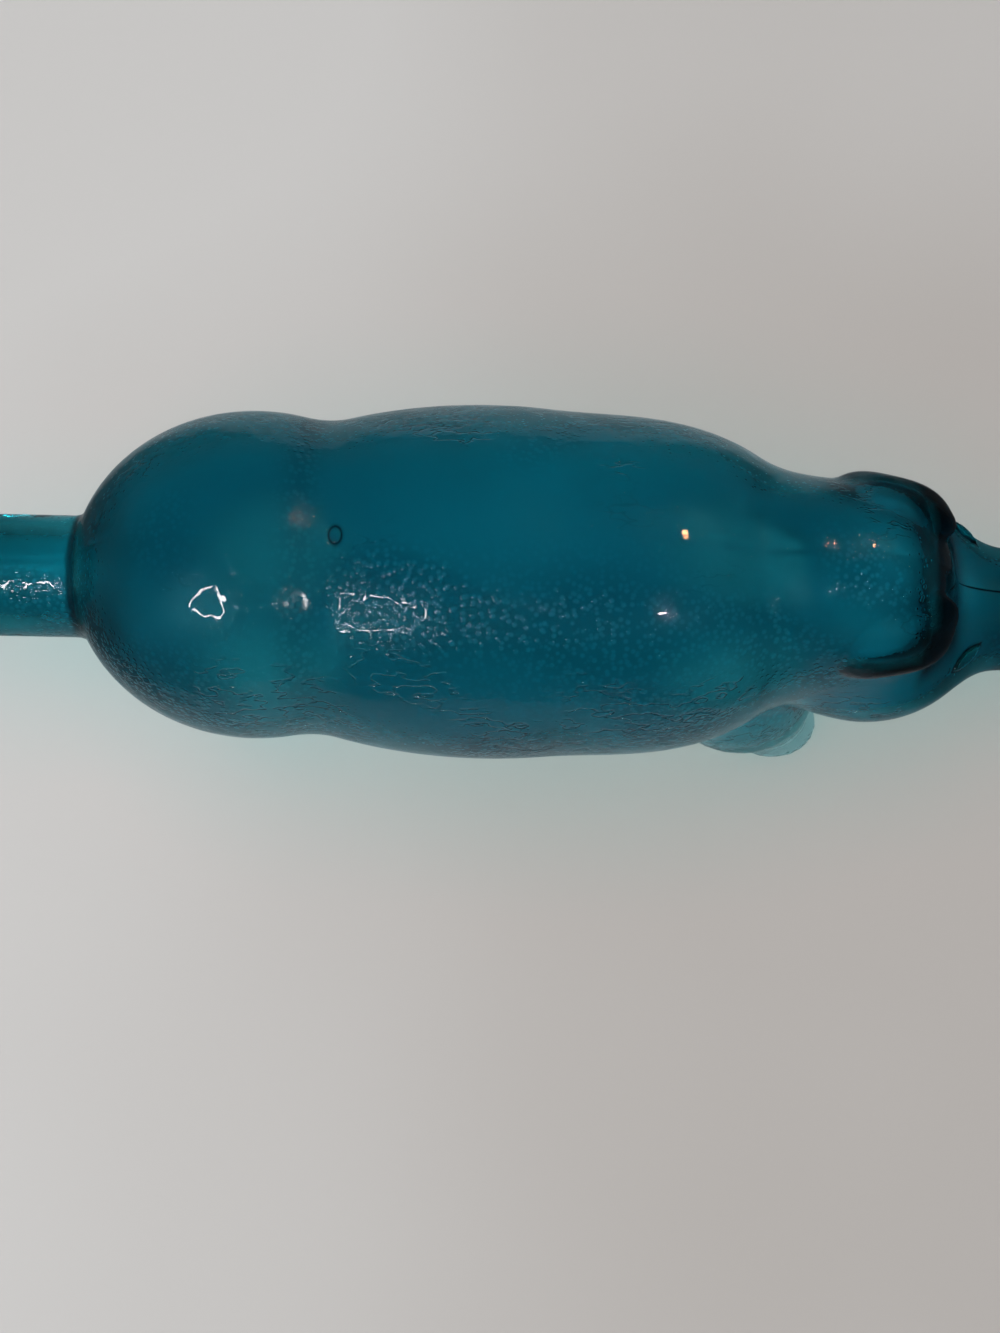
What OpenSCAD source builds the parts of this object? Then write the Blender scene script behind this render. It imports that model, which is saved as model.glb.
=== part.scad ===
// A pig-shaped bottle of blown glass: the rump carries the neck, and the four feet stand it up.
// The skin is one smooth form of eggs and cones that melt into each other. Rings are cast onto
// it from a spine that runs from the neck to the tip of the snout.

/* [Body] */
// Height of the body's middle above the soles
body_z = 51; // [47:0.5:56]
// Length of the trunk, from the neck's root to the throat
trunk_l = 156; // [150:1:166]
// Width across the hams
ham_w = 70; // [65:1:75]
// Height of the hams
ham_h = 71; // [66:1:76]
// Length of the hams, from the neck's root
ham_l = 79; // [74:1:84]
// Height of the hams' middle above the body's middle
ham_rise = 2; // [0:0.5:3]
// Width across the belly
belly_w = 76; // [72:1:80]
// Height of the belly
belly_h = 75; // [70:1:78]
// Length of the belly's egg
belly_l = 142; // [134:1:150]
// Width across the shoulders
shoulder_w = 69; // [65:1:72]
// Height of the shoulders
shoulder_h = 70; // [64:1:74]
// Length of the shoulders' egg
shoulder_l = 78; // [72:1:84]
// Thickness of the glass
wall = 3.4; // [2.6:0.1:4.2]

/* [Neck and mouth] */
// Length of the neck, from its root at the rump to the lip
neck_l = 45; // [34:1:60]
// Outer diameter of the neck
neck_d = 26.4; // [25:0.2:29]
// Height of the neck's axis below the body's middle
neck_drop = 2; // [-4:0.5:6]
// Bore of the neck, which a cork closes
bore_d = 17.5; // [14:0.5:19]
// Outer diameter of the collar round the mouth
collar_d = 30.5; // [29.5:0.5:34]
// Length of the collar
collar_l = 12; // [8:0.5:16]
// Rounding of the collar's edges
collar_round = 1.6; // [0.8:0.2:2.2]

/* [Head] */
// Length of the head, from the throat to the tip of the snout
head_l = 56; // [50:1:62]
// Width of the throat
throat_w = 47; // [44:1:50]
// Width of the head at the top
poll_w = 42; // [38:1:45]
// Height of the top of the head above the body's middle
poll_rise = 27; // [24:0.5:30]
// Width across the cheeks
cheek_w = 53; // [48:1:56]
// Height of the cheeks' egg
cheek_h = 38; // [34:1:42]
// Drop of the snout's tip below the body's middle
snout_drop = 15; // [12:0.5:18]
// Diameter of the snout's disc
snout_d = 25.5; // [23:0.5:28]
// Rounding of the snout's disc
snout_round = 3; // [2:0.5:4]
// Tilt of the snout's disc, in degrees
snout_tilt = 16; // [8:1:22]
// Diameter of each nostril
nostril_d = 5; // [3:0.5:6]
// Distance between the middles of the nostrils
nostril_gap = 9.5; // [8:0.5:11]
// Distance from the throat to the back edge of an ear
ear_back = 6.5; // [5.5:0.5:8]
// Distance from the throat to the tip of an ear
ear_reach = 29; // [28:0.5:30]
// Distance of an ear's free edge from the middle of the head
ear_out = 22.3; // [21.5:0.2:23.5]
// Thickness of an ear where it leaves the head, and at its tip
ear_root_t = 9; // [8:0.5:10]
ear_tip_t = 5; // [4:0.5:6]
// Length of an eye
eye_l = 8.6; // [7:0.2:9.4]
// Width of an eye
eye_w = 3.6; // [3:0.2:4.4]

/* [Feet] */
// Distance of the front feet's middles from the throat, towards the snout
front_reach = 0; // [-5:1:4]
// Distance of the hind feet's middles from the neck's root
hind_reach = 37; // [32:1:44]
// Distance between the middles of the front feet
front_stance = 38; // [35:1:42]
// Distance between the middles of the hind feet
hind_stance = 32; // [30:1:36]
// Width of a foot at its sole
foot_w = 15; // [12:0.5:17]
// Width of a leg inside the belly
leg_w = 28; // [24:0.5:31]

/* [Hidden] */
// Fineness of the turned surfaces
turned_fn = 40;
bore_fn = 96;
ball_fn = 20;
// Faces round a ring of the skin, of the hollow and of a limb
skin_sides = 40;
hollow_sides = 24;
limb_sides = 16;
// Steps of the search that casts a ring's point onto the form
cast_steps = 12;
// How much closer the points lie under the belly than along the back
underside_share = 0.45;
// Widest and narrowest distance between two rings of the skin
ring_wide = 6;
ring_fine = 2.2;
// Rings of the hollow lie this much further apart
hollow_stretch = 2;
// The cast glass stands this far into the bore, which is then reamed to its size
ream = 0.4;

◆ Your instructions
Reproduce each line of the material above precisely.

◆ Output for this exercise
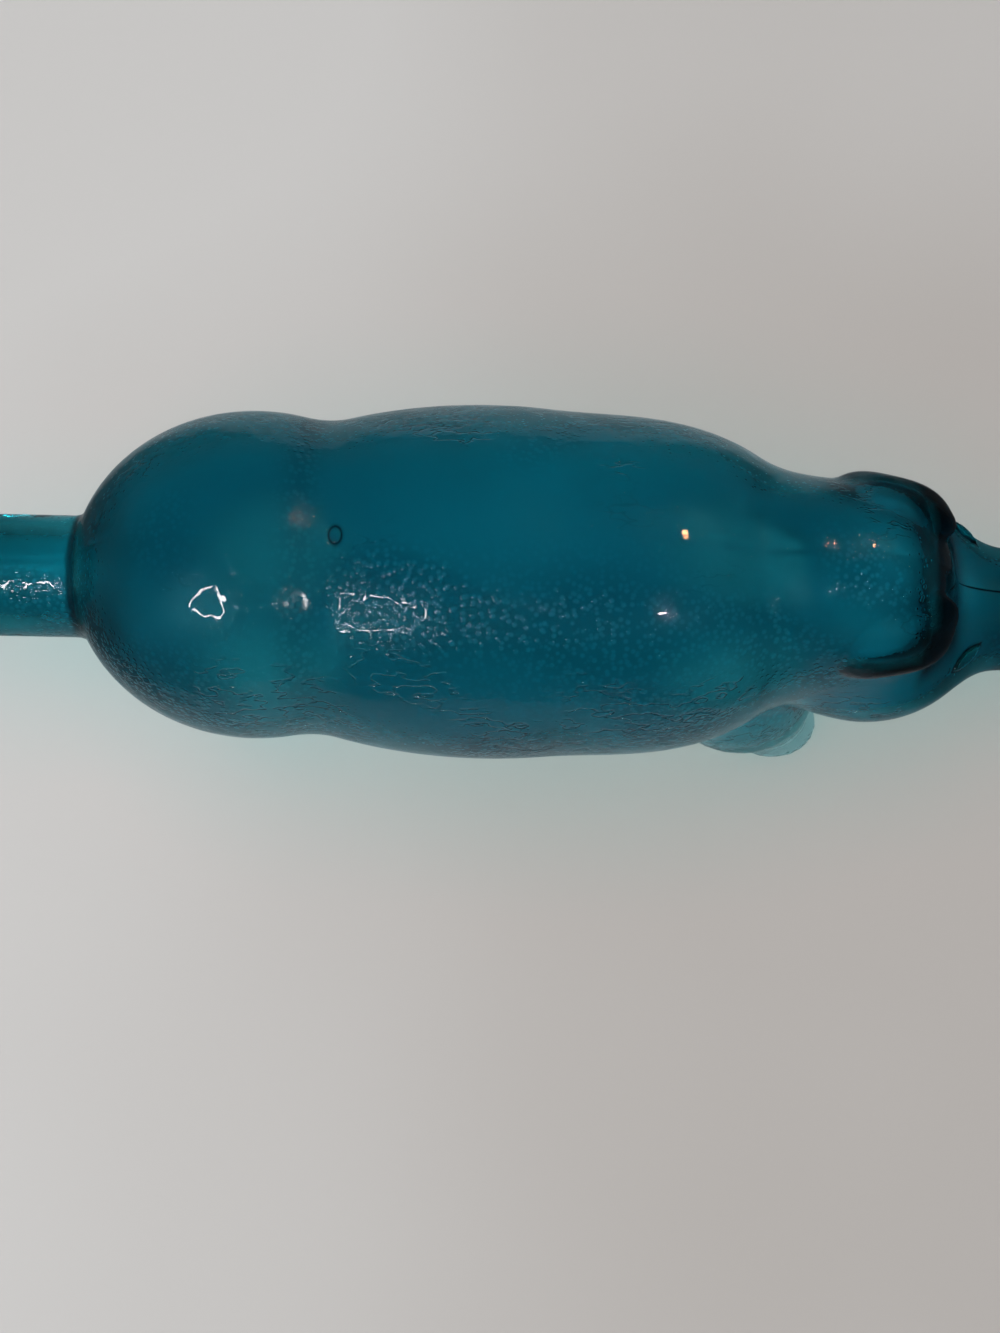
What OpenSCAD source builds the parts of this object? Then write the Blender scene script behind this render. It imports that model, which is saved as model.glb.
=== part.scad ===
// A pig-shaped bottle of blown glass: the rump carries the neck, and the four feet stand it up.
// The skin is one smooth form of eggs and cones that melt into each other. Rings are cast onto
// it from a spine that runs from the neck to the tip of the snout.

/* [Body] */
// Height of the body's middle above the soles
body_z = 51; // [47:0.5:56]
// Length of the trunk, from the neck's root to the throat
trunk_l = 156; // [150:1:166]
// Width across the hams
ham_w = 70; // [65:1:75]
// Height of the hams
ham_h = 71; // [66:1:76]
// Length of the hams, from the neck's root
ham_l = 79; // [74:1:84]
// Height of the hams' middle above the body's middle
ham_rise = 2; // [0:0.5:3]
// Width across the belly
belly_w = 76; // [72:1:80]
// Height of the belly
belly_h = 75; // [70:1:78]
// Length of the belly's egg
belly_l = 142; // [134:1:150]
// Width across the shoulders
shoulder_w = 69; // [65:1:72]
// Height of the shoulders
shoulder_h = 70; // [64:1:74]
// Length of the shoulders' egg
shoulder_l = 78; // [72:1:84]
// Thickness of the glass
wall = 3.4; // [2.6:0.1:4.2]

/* [Neck and mouth] */
// Length of the neck, from its root at the rump to the lip
neck_l = 45; // [34:1:60]
// Outer diameter of the neck
neck_d = 26.4; // [25:0.2:29]
// Height of the neck's axis below the body's middle
neck_drop = 2; // [-4:0.5:6]
// Bore of the neck, which a cork closes
bore_d = 17.5; // [14:0.5:19]
// Outer diameter of the collar round the mouth
collar_d = 30.5; // [29.5:0.5:34]
// Length of the collar
collar_l = 12; // [8:0.5:16]
// Rounding of the collar's edges
collar_round = 1.6; // [0.8:0.2:2.2]

/* [Head] */
// Length of the head, from the throat to the tip of the snout
head_l = 56; // [50:1:62]
// Width of the throat
throat_w = 47; // [44:1:50]
// Width of the head at the top
poll_w = 42; // [38:1:45]
// Height of the top of the head above the body's middle
poll_rise = 27; // [24:0.5:30]
// Width across the cheeks
cheek_w = 53; // [48:1:56]
// Height of the cheeks' egg
cheek_h = 38; // [34:1:42]
// Drop of the snout's tip below the body's middle
snout_drop = 15; // [12:0.5:18]
// Diameter of the snout's disc
snout_d = 25.5; // [23:0.5:28]
// Rounding of the snout's disc
snout_round = 3; // [2:0.5:4]
// Tilt of the snout's disc, in degrees
snout_tilt = 16; // [8:1:22]
// Diameter of each nostril
nostril_d = 5; // [3:0.5:6]
// Distance between the middles of the nostrils
nostril_gap = 9.5; // [8:0.5:11]
// Distance from the throat to the back edge of an ear
ear_back = 6.5; // [5.5:0.5:8]
// Distance from the throat to the tip of an ear
ear_reach = 29; // [28:0.5:30]
// Distance of an ear's free edge from the middle of the head
ear_out = 22.3; // [21.5:0.2:23.5]
// Thickness of an ear where it leaves the head, and at its tip
ear_root_t = 9; // [8:0.5:10]
ear_tip_t = 5; // [4:0.5:6]
// Length of an eye
eye_l = 8.6; // [7:0.2:9.4]
// Width of an eye
eye_w = 3.6; // [3:0.2:4.4]

/* [Feet] */
// Distance of the front feet's middles from the throat, towards the snout
front_reach = 0; // [-5:1:4]
// Distance of the hind feet's middles from the neck's root
hind_reach = 37; // [32:1:44]
// Distance between the middles of the front feet
front_stance = 38; // [35:1:42]
// Distance between the middles of the hind feet
hind_stance = 32; // [30:1:36]
// Width of a foot at its sole
foot_w = 15; // [12:0.5:17]
// Width of a leg inside the belly
leg_w = 28; // [24:0.5:31]

/* [Hidden] */
// Fineness of the turned surfaces
turned_fn = 40;
bore_fn = 96;
ball_fn = 20;
// Faces round a ring of the skin, of the hollow and of a limb
skin_sides = 40;
hollow_sides = 24;
limb_sides = 16;
// Steps of the search that casts a ring's point onto the form
cast_steps = 12;
// How much closer the points lie under the belly than along the back
underside_share = 0.45;
// Widest and narrowest distance between two rings of the skin
ring_wide = 6;
ring_fine = 2.2;
// Rings of the hollow lie this much further apart
hollow_stretch = 2;
// The cast glass stands this far into the bore, which is then reamed to its size
ream = 0.4;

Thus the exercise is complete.